It's Erica McCall vs. Greg McCall as Stanford hosts CSU Bakersfield

ByMICHELLE SMITH
December 22, 2015, 1:55 PM

— -- If all goes well Tuesday night, Erica McCall is hoping she will be able to hop on the bus with the opposing team and hitch a ride home for Christmas.

The question of course, is, well for whom?

When 12th-ranked Stanford takes on Cal State Bakersfield, the matchup will include an intriguing subplot. Erica, Stanford's junior forward, will face off against her friends on the Roadrunners roster -- and her father.

Greg McCall is in his fifth season as the head coach at Bakersfield, his alma mater. He had just been hired while his daughter's recruitment was heating up. Stanford, UCLA and UConn were recruiting Erica, who grew up in Bakersfield, California. Still, he made his pitch.

"I didn't try really hard," Greg said. "She was already highly recruited by the time I got the job. I told her, 'You live your dream and I'll live mine.' I told her that I would love to coach her, and she could always come home if it didn't work someplace else."

But Greg knew that his daughter was going to find her own way. He has been through this before. DeWanna Bonner is Greg's eldest daughter, and the WNBA All-Star has carved out an impressive professional career, winning two championships with the Phoenix Mercury.

Greg's two daughters -- who are half-sisters -- are very different players. The 6-foot-4 Bonner is long, lithe and was never really interested in knocking around in the paint. Despite her size, Bonner -- who grew up loving volleyball and cheerleading -- was always a perimeter player.

Erica, meanwhile, likes to battle for position and rebounds. Her dad calls the 6-3 forward a "workhorse." She is a hustler whom Tennessee coach Holly Warlick described as "all out," and Stanford coach Tara VanDerveer calls Erica the team's "heart and soul." She has seven double-doubles this season, averaging 14.0 points and 10.5 rebounds a game.

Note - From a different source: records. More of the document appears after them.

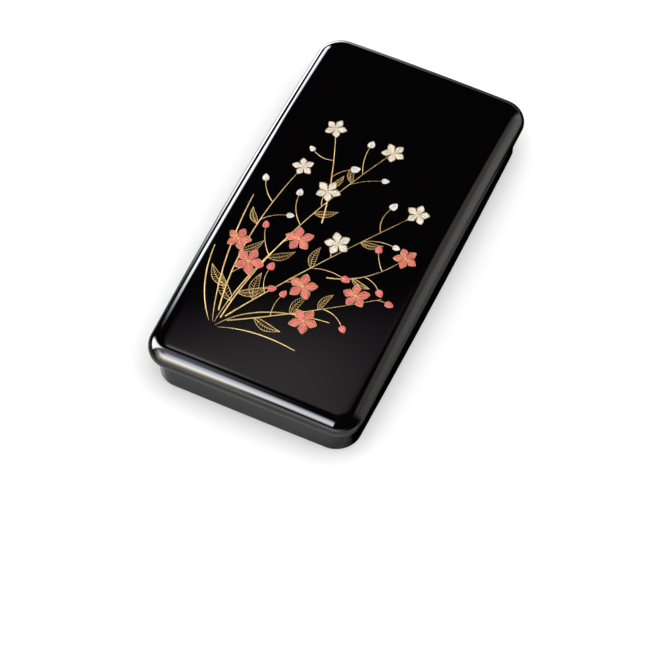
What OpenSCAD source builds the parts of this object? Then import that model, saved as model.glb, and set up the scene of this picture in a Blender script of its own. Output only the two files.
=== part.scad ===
// Lacquered writing box: a domed lid over a shallow case, with a lift-out tray
// that carries an inkstone, a water dropper, an ink stick and two brushes.
// X is the width, Y the length with the front at -Y, and Z is up from the table.

/* [Case outline] */
// Overall length, across the middle of the two short sides
case_len = 250; // [246:1:290]
// Overall width, across the middle of the two long sides
case_wid = 134; // [132:1:170]
// Overall height at the middle of the crown
case_h = 38; // [37:0.2:55]
// How far each long side bows out at its middle
long_bow = 1; // [0:0.1:2]
// How far each short side bows out at its middle
short_bow = 0.3; // [0:0.05:2]

/* [Lid] */
// Corner radius of the lid at its widest line
lid_corner_r = 15; // [12.5:0.5:20]
// Fall of the crown from the middle to a long edge
crown_side = 0.9; // [0:0.1:2]
// Fall of the crown from the middle to a short edge
crown_end = 5.8; // [2:0.1:7]
// Width of the rolled edge, from the shoulder to the widest line
roll_in = 10.3; // [8:0.1:11]
// Height of the rolled edge, from the shoulder to the widest line
roll_drop = 10.3; // [8:0.1:12]
// How far the lower edge of the lid tucks back under the widest line
tuck_in = 3.8; // [2:0.1:4.8]
// Thickness of the lid's lower edge
lid_edge_t = 2.4; // [2:0.1:2.8]
// Thickness of the lid at the middle of the crown
lid_top_t = 4.5; // [3.5:0.1:6]
// Radius between the lid's inner wall and its ceiling
lid_inner_r = 3; // [1:0.5:5]

/* [Case body] */
// Height of the ledge that the lid stands on
ledge_z = 19.3; // [17:0.1:22]
// Corner radius of the body at its outer wall
body_corner_r = 15; // [13:0.5:20]
// Taper of the outer wall between the ledge and the foot
wall_taper = 0.4; // [0:0.1:1.5]
// Radius of the rounded foot edge
foot_r = 0.8; // [0.5:0.1:3]
// Radius of the rounded edge of the ledge
ledge_r = 0.6; // [0.3:0.1:1]
// Height of the inner rim above the ledge
rim_h = 4.2; // [3:0.1:6]
// Thickness of the inner rim
rim_t = 2.2; // [2:0.1:3]
// Thickness of the floor
floor_t = 3.5; // [3:0.1:5]

/* [Fits] */
// Gap between a piece and the face it stands on
seat_gap = 0.3; // [0.2:0.05:0.5]
// Gap between the lid's lower edge and the inner rim
rim_gap = 0.3; // [0.3:0.05:0.6]
// Gap around the tray inside the case
tray_gap = 0.5; // [0.4:0.1:1]
// Gap around a piece in its well
well_gap = 0.5; // [0.4:0.1:1]

/* [Tray] */
// Overall height of the tray
tray_h = 18; // [15:0.5:19]
// Thickness of the tray's floor board
tray_floor_t = 2; // [1.5:0.1:3]
// Thickness of the side and end rails
rail_t = 3; // [2.5:0.1:4]
// Corner radius of the tray
tray_corner_r = 9.5; // [9.5:0.5:12]
// Thickness of the divider beside the brushes
divider_t = 4; // [3:0.5:5]
// Height of the divider above the tray's floor board
divider_h = 12.2; // [11:0.1:13]
// Thickness of the board with the wells
board_t = 10; // [8:0.5:11]
// Narrowest web of the board beside a well
board_web = 3.5; // [3:0.1:4]
// Web of the board between the stone and the wells behind it
board_bridge = 6; // [4:0.5:9]
// Depth of the ink stick's well
stick_well_depth = 5; // [4:0.5:6]
// Radius of the finger scoops in the end rails
scoop_r = 14; // [12:0.5:18]
// Depth of the finger scoops
scoop_depth = 7; // [5:0.5:9]
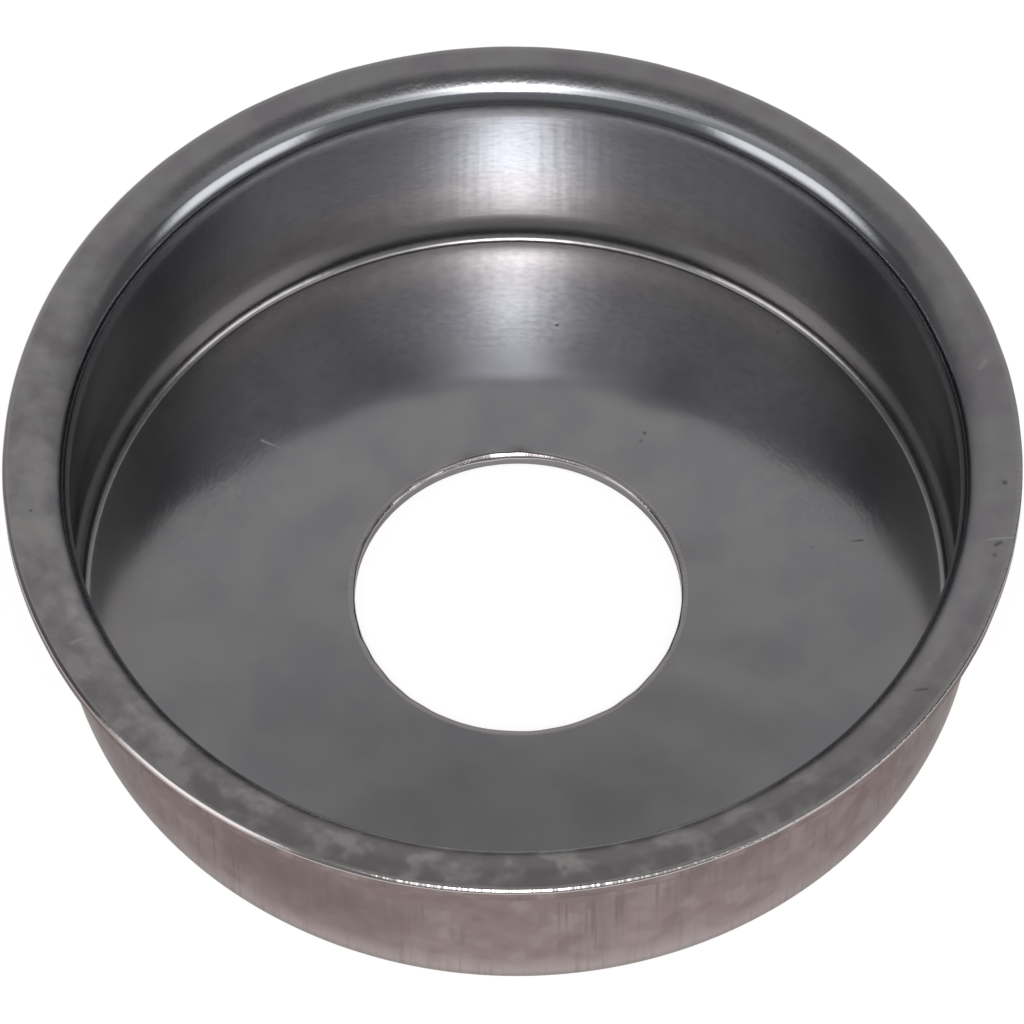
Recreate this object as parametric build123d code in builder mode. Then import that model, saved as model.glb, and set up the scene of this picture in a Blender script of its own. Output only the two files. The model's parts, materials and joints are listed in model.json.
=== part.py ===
"""Turbo heat shield: a deep-drawn sheet-steel cup with a flat rim flange and a pierced floor.

The shield stands between a turbocharger's hot turbine wheel and its bearing housing. The flange is
clamped between the two housings, the cup reaches towards the turbine wheel, and the turbine shaft
passes through the bore in the cup's floor. It is pressed from one disc of stainless sheet, so it is
equally thick from the bore's edge to the rim.

Lengths are in millimetres. The origin is on the bore's axis at the underside of the floor, and the
open mouth faces +Z.
"""

import os

from build123d import *

os.makedirs("parts", exist_ok=True)

# The sheet
sheet_thickness = 1.2

# The drawn cup: the punch shapes its inner face and the die's lip shapes the underside of its mouth
punch_radius = 35.4
punch_nose_radius = 1.9
die_lip_radius = 1.0
cup_height = 20.5

# The flat ring of the flange, outside the bend at the mouth, and the bore pierced in the floor
flange_flat_width = 2.4
bore_radius = 13.1

# The edge that is drawn in where the trim die and the piercing punch enter the sheet
rim_edge_break = 0.4
bore_edge_break = 0.3

# The bend at the mouth on the upper face, and the trimmed flange that starts where it ends
mouth_bend_radius = die_lip_radius + sheet_thickness
flange_radius = punch_radius + mouth_bend_radius + flange_flat_width

with BuildPart() as heat_shield:
    with BuildSketch(Plane.XZ) as section:
        with BuildLine() as sheet_line:
            # The upper face of the sheet, from the bore over the floor and up the wall to the rim
            floor_line = Line((bore_radius, sheet_thickness), (punch_radius, sheet_thickness))
            wall_line = Line(floor_line @ 1, (punch_radius, cup_height))
            Line(wall_line @ 1, (flange_radius, cup_height))
            floor_corner = sheet_line.vertices().sort_by_distance(wall_line @ 0)[0]
            fillet(floor_corner, punch_nose_radius)
            mouth_corner = sheet_line.vertices().sort_by_distance(wall_line @ 1)[0]
            fillet(mouth_corner, mouth_bend_radius)
            # The lower face runs beside it, one thickness away
            offset(amount=sheet_thickness, side=Side.RIGHT, closed=True)
        make_face()

        # The flange is trimmed from above, and the bore is pierced from inside the cup
        rim_corner = section.vertices().group_by(Axis.X)[-1].sort_by(Axis.Y)[-1]
        chamfer(rim_corner, rim_edge_break)
        bore_corner = section.vertices().group_by(Axis.X)[0].sort_by(Axis.Y)[-1]
        chamfer(bore_corner, bore_edge_break)
    revolve(axis=Axis.Z)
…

Erica has been the young Cardinal's most consistent performer so far this season, and she has grown into that role. She spent her freshman season under the wing of All-American Chiney Ogwumike, then stepped into a larger role as a sophomore. Still, a summer playing among the best collegiate players in the nation set her on her current path.

Erica was the co-captain for Team USA at the World University Games this past summer. She returned to The Farm a more confident player.

"Erica has always been passionate about basketball," VanDerveer said. "She works hard and she loves to play. She's a better screener and a better finisher this year. But the biggest change was in her confidence."

She came back from her USA experience as a "completely different player."

"I feel like I know now that I can compete with the best players around the world and I learned how to be a leader," she said.

Bonner is in Russia, playing until spring when the WNBA season begins again. She talks to younger sister Erica "when she needs me."

"She is such a hard worker," Bonner said via email. "You are going to get her best effort every night and I love that about her game."

Greg said he talks to Erica before and after games. She calls him after a rough practice, or a particularly interesting day in class.

"We talk about a lot of different things," Greg said. "Being a coach, I think I understand what the coaches want from her and what they expect and I try to help her to see that."

Greg said he talks to Erica about the virtues of slowing down.

"She gets so hyped and anxious to do well and she works so hard," Greg said. "One of the biggest things I tell her is to slow down."

Greg said his policy with all of his kids -- Erica, DeWanna and son Justin -- is to stay out of the way of their coaches. And he tries to keep a lid on the basketball talk at the dinner table.

"I've always been involved and I coached them as kids, but I've tried to be just a normal parent in the stands," Greg said. "I'm a basketball fanatic. I'm addicted. It runs in my veins. I wouldn't know what to do without it. But when I'm home with my kids, I'm dad."

Erica said she thinks "half of Bakersfield" is making the trip to the Bay Area to watch the game. Her high school coach and at least one of her teachers will be in the stands at Maples Pavilion in addition to her family and friends.

"It's going to be a special moment for me and for her," Greg said. "I think we are both very excited. We've already joked about the talking we are going to do."

Greg's Roadrunners have had a difficult start to the season and are 2-10 after playing tough opponents like South Carolina, Arizona State, UCLA and Oregon State.

Regardless of Bakersfield's record, Erica expects a tough game. Her dad knows the "ins and outs" of her game, so she's going to have to be at her best.

"He has a scouting report, that's for sure," Erica said. "And his players are my friends and they know my game, too. I'm sure he is going to tell his players my weaknesses. So I'm going to have to counter that."

VanDerveer also reminds Erica that she's playing for bragging rights at Christmas dinner. And of course, that four-hour ride home to Bakersfield.

"If she hits the game-winner against us," Greg said, "she might not get that ride."